Explanation: Individual rights require repeatable operating procedures.


Question 8

Topic: processor oversight

What is a strong control when entrusting processing to a third party?

  • A. Permit unlimited secondary use
  • B. Avoid contracts
  • C. Allow disclosure without oversight
  • D. Define processing purpose, duration, method, data categories, safeguards, and supervision duties

Best answer: D

Explanation: Entrusted processing should be controlled through defined scope and safeguards.


Question 9

Topic: security measures

Which control best supports personal-information security?

  • A. Access control, encryption where appropriate, logging, incident response, and employee training
  • B. Shared passwords
  • C. No monitoring
  • D. Public database exports

Best answer: A

Explanation: Security is a practical privacy obligation and supports safe processing.


Question 10

Topic: privacy notice

What should a privacy notice help individuals understand?

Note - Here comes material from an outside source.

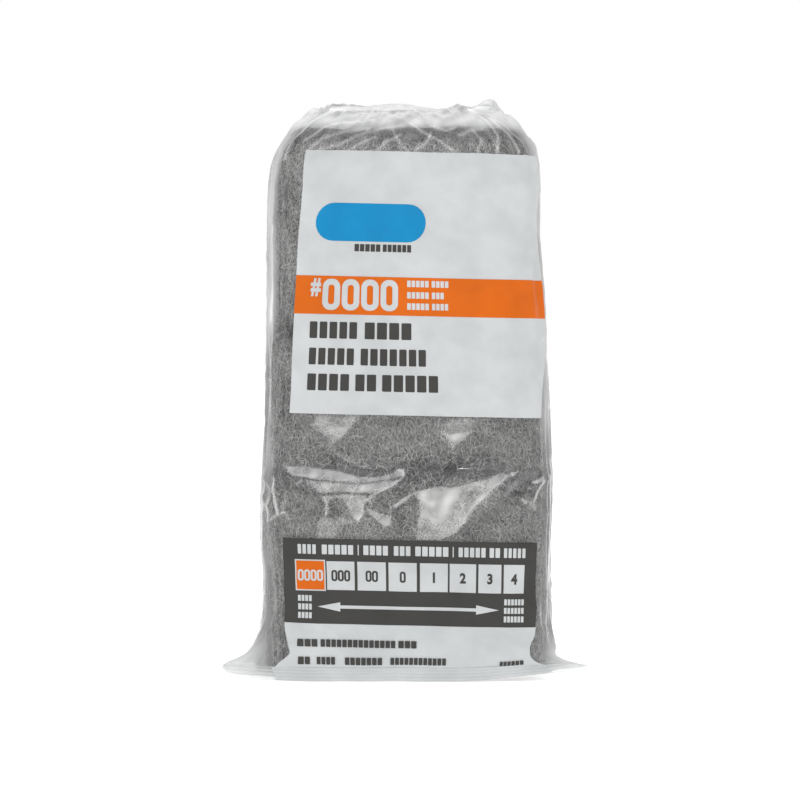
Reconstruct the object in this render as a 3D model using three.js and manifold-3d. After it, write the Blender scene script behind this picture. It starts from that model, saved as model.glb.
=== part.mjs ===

  • A. Only the company slogan
  • B. Internal source code
  • C. Who processes their information, why, how, retention, sharing, rights, and contact channels
  • D. Unrelated employment policies

Best answer: C

Explanation: Transparency helps individuals understand processing and exercise rights.


Question 11

Topic: breach response

A suspected personal-information breach occurs. What is the best first response?

  • A. Delete all logs
  • B. Wait for media coverage
  • C. Ignore the issue unless customers complain
  • D. Contain the issue, preserve facts, assess risk, notify responsible teams, and follow the incident process

Best answer: D

Explanation: Breach response requires fact gathering, containment, risk assessment, and documented action.


Question 12

Topic: governance

Which evidence best supports privacy governance maturity?

  • A. A statement that privacy is handled informally
  • B. Policies, data maps, assessments, contracts, training, incident records, and remediation tracking
  • C. No role assignments
  • D. A one-time notice with no controls

Best answer: B

Explanation: Governance maturity is shown through repeatable controls and evidence.